Viola Hildebrand-Schat
Wäre die Pelztasse nicht gewesen, wäre Meret Oppenheim wie so viele ihrer Zeitgenossinnen wohl nachhaltig in den Schatten von so dominanten Künstlerpersönlichkeiten wie Hans Arp, André Breton, Marcel Duchamp oder Max Ernst getreten. Mit dem gemeinhin als „Pelztasse“ bezeichneten Objekt hat sich die schweizer Künstlerin ihren Platz nicht nur innerhalb der surrealistischen Kunst, sondern innerhalb der Kunstgeschichte überhaupt gesichert. Ihr Objekt ist geradezu zum Inbegriff surrealistischen Arbeitens geworden, steht es doch in seiner Materialität so völlig der mit Tassen verbundenen Funktion entgegen.
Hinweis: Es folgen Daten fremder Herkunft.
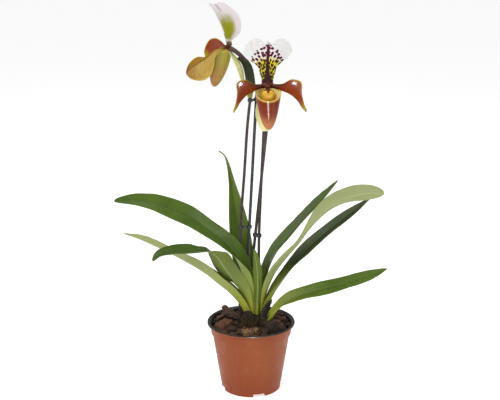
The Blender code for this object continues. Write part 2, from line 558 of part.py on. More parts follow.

Ja, das Fell löst geradezu eine Aversion aus angesichts der Vorstellung, im Getränk Haare vorzufinden. Doch gerade in seiner Absurdität ist der Gegenstand emblematisch für den surrealistischen Anspruch. Das Surreale tritt im Unlogischen, Widersprüchlichen, Absurden in Erscheinung, es begründet sich im Unbewussten, dem Transzendentalen, also all dem, was sich einem rationalen Zugang entzieht und was sich nicht mit den geläufigen physikalischen Gesetzmäßigkeiten erklären lässt.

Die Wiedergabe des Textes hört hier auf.